Around the perimeter of the top of the Powell Structural Systems Laboratory reads seven vices and seven virtues: lust, envy, sloth, pride, avarice, gluttony, anger, and faith, hope, charity, prudence, justice, temperance and fortitude, respectively. As the website states so eloquently, “Here, atop a laboratory where engineers erect and then stress parts of buildings to test their resistance to earthquakes, this cataclysmic list of moral opposites, created long ago, takes on special significance. The virtues flash sequentially clockwise around the building at one rate; and the vices circulate counterclockwise at a slightly faster rate. At brief intervals, both the seven virtues and the seven vices flash together.”

The great part about this piece is that everyone can connect to it because virtues and vices are pretty much the only things that are universal…that and death, of course. The fact that the vices circulate faster doesn’t not mean anything. The vices most likely outweigh the virtues but who’s counting (besides Bruce Nauman)...ya filthy animals.

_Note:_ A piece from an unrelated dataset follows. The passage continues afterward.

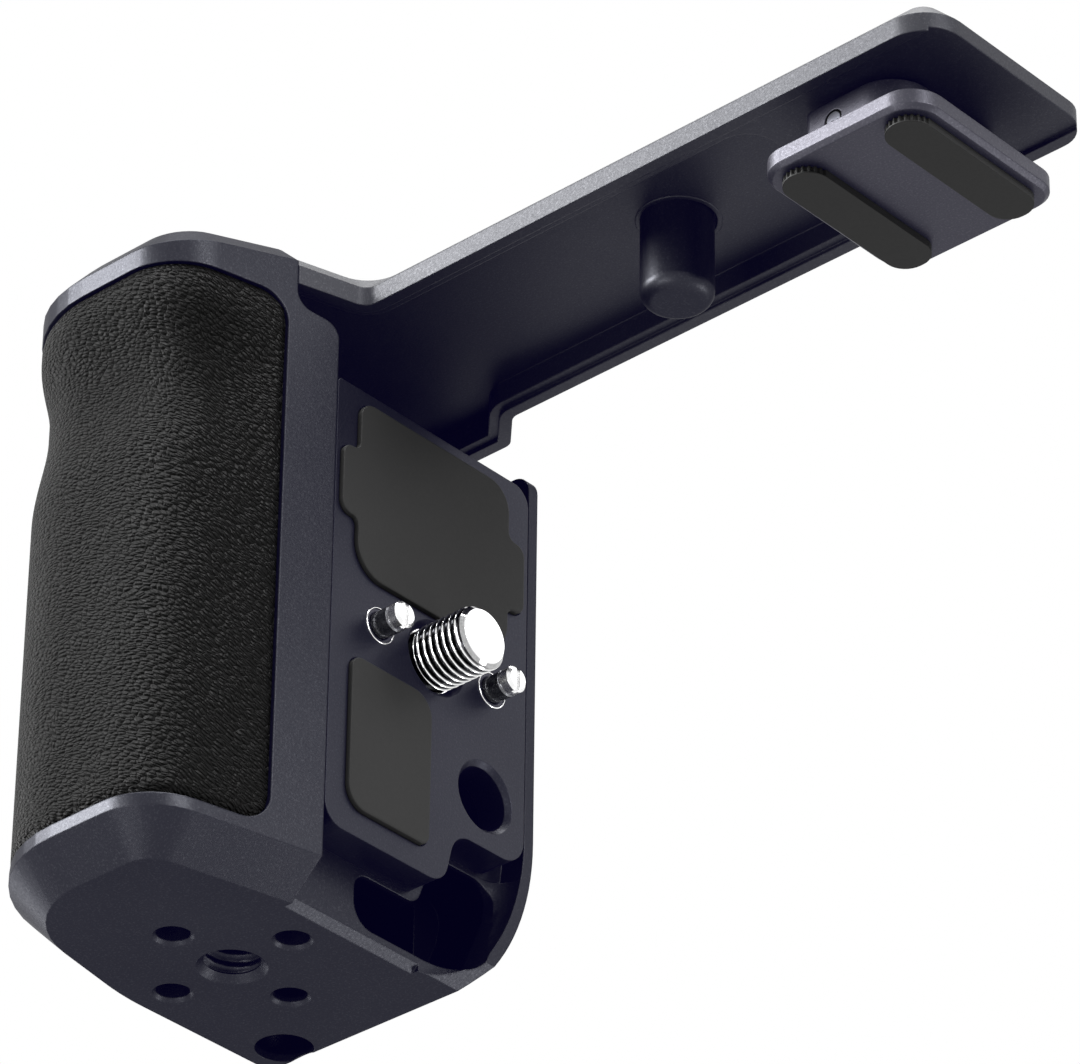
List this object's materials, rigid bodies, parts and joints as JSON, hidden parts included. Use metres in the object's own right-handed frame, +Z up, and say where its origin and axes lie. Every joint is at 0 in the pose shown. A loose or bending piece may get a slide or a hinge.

The words are written in 7-foot-tall lettering with almost a mile of neon tubing. You can imagine that when the piece was proposed, people whose bedroom windows were near tried everything to resist the installation. The original location was going to be on the theater department, but they didn’t want the association. And most everyone else didn't want to be kept up at night by a flashing “LUST” sign. So the project was postponed until the Structural Engineers were like hey, you can use our building, and saved the day!